Will you please be quiet, please? Stories by Raymond Carver. If the world feels too full of words for you and you crave short stories that get right to it – try this one. Efficiency. Economy! Saying more with less. Have you heard that famous quote attributed to everyone from Blaise Pascal to Mark Twain: “Sorry my letter was so long. I didn’t have time to make it short.” (Actual history of the quote here.) If you’ve ever slaved away at a tweet – reading and re-reading, writing and re-writing – just to get it to fit into the tiny little box, then you know what I’m talking about. Why do I mention all this? Because this group of short stories has to be the most efficient writing I’ve ever read. Hemingway is an airbag next to this guy. Some of the stories are two or three pages and yet pack deep emotional intensity.

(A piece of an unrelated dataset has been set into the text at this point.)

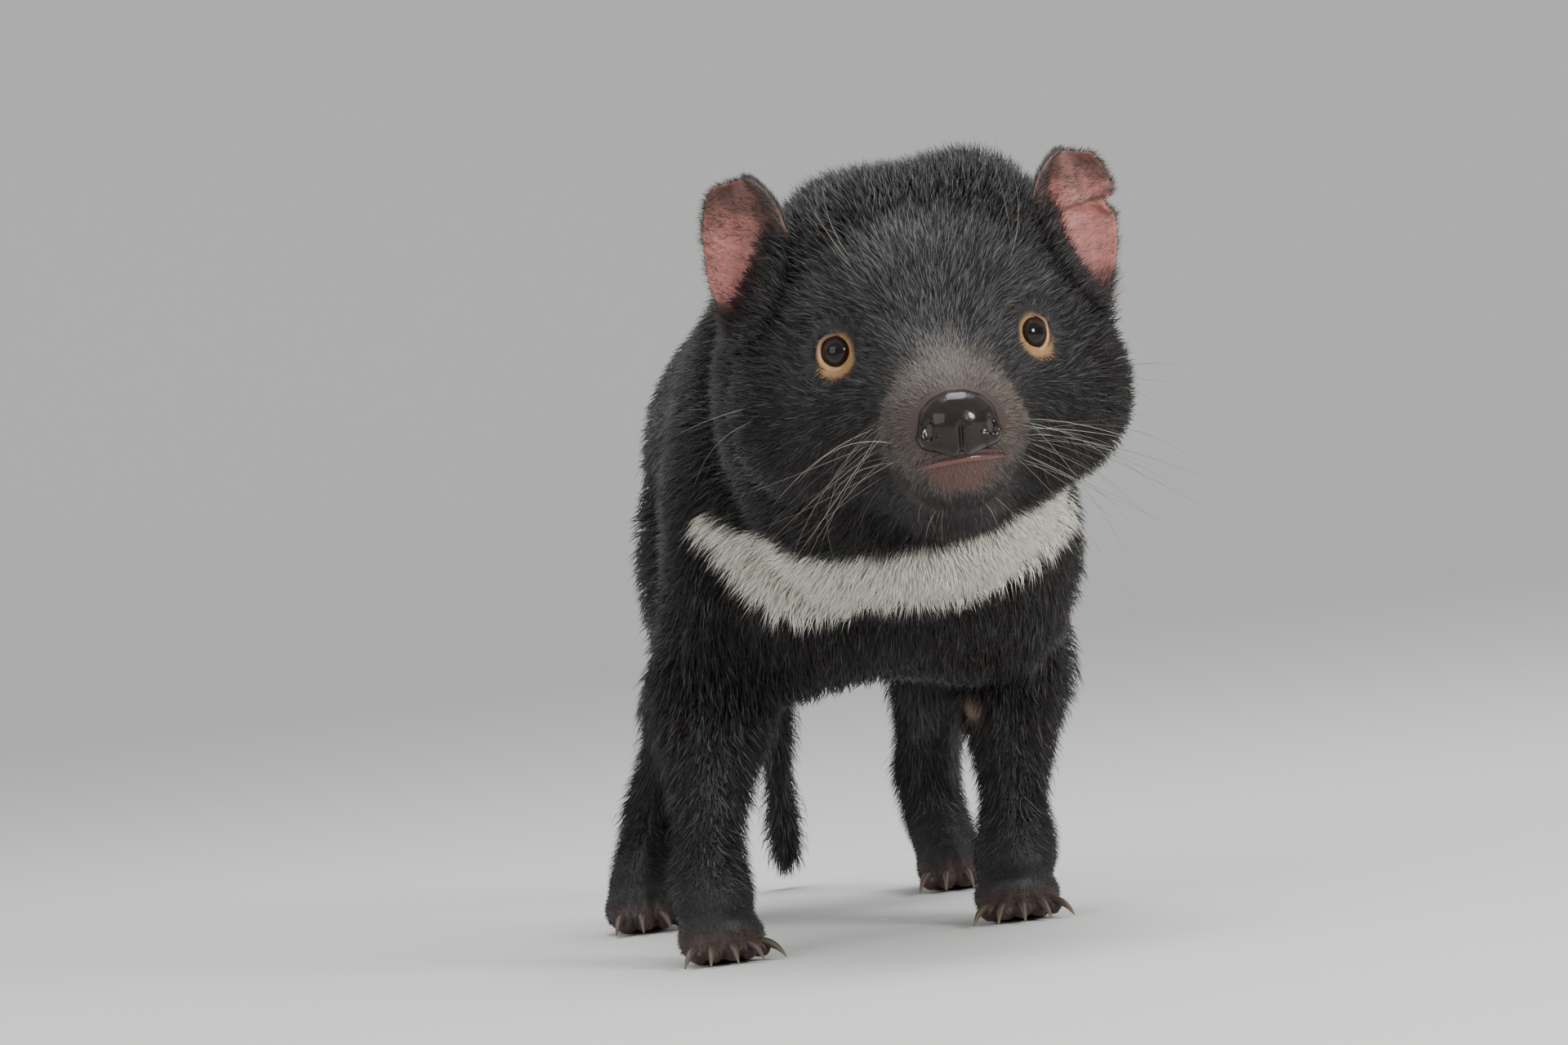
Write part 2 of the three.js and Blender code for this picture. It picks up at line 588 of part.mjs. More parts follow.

Enlightenment Now: The Case For Reason, Science, Humanism, and Progress by Steven Pinker. I have never read a Steven Pinker book before and the man intimidates the hell out of me. His Wikipedia profile almost sounds fake in its endless list of accolades and accomplishments. And check out the hair: dude’s bringing back the Ludwig van for real! So far this year no book kept me up later at night than Enlightenment Now. A few nights in a row I watched the clock click past 3:00am as the optimistic part of my brain couldn’t stop chewing on the endlessly delicious nuggets of comfort the book kept delivering in its piece-by-piece deconstruction of how, you know what? Life is actually really damn good. We’re living longer, we’re healthier, we’re safer. And the stories and research underpinning these truths are told in a beautifully readable way. The guy is tap-dancing on a stage just daring you to poke a hole in his arguments. Now, when you take on a topic this big (“The whole world is great!”) you’re bound to get buried in criticism, too. There’s a lot out there. But I think that means it’s touching a deep and real nerve. (Heck, The Book of Awesome was blamed for destroying language in my home country’s largest paper!) I trust the Bill Gates blurb on the cover more: “My new favorite book of all time”, he says. I’m with Bill. This one is a gem.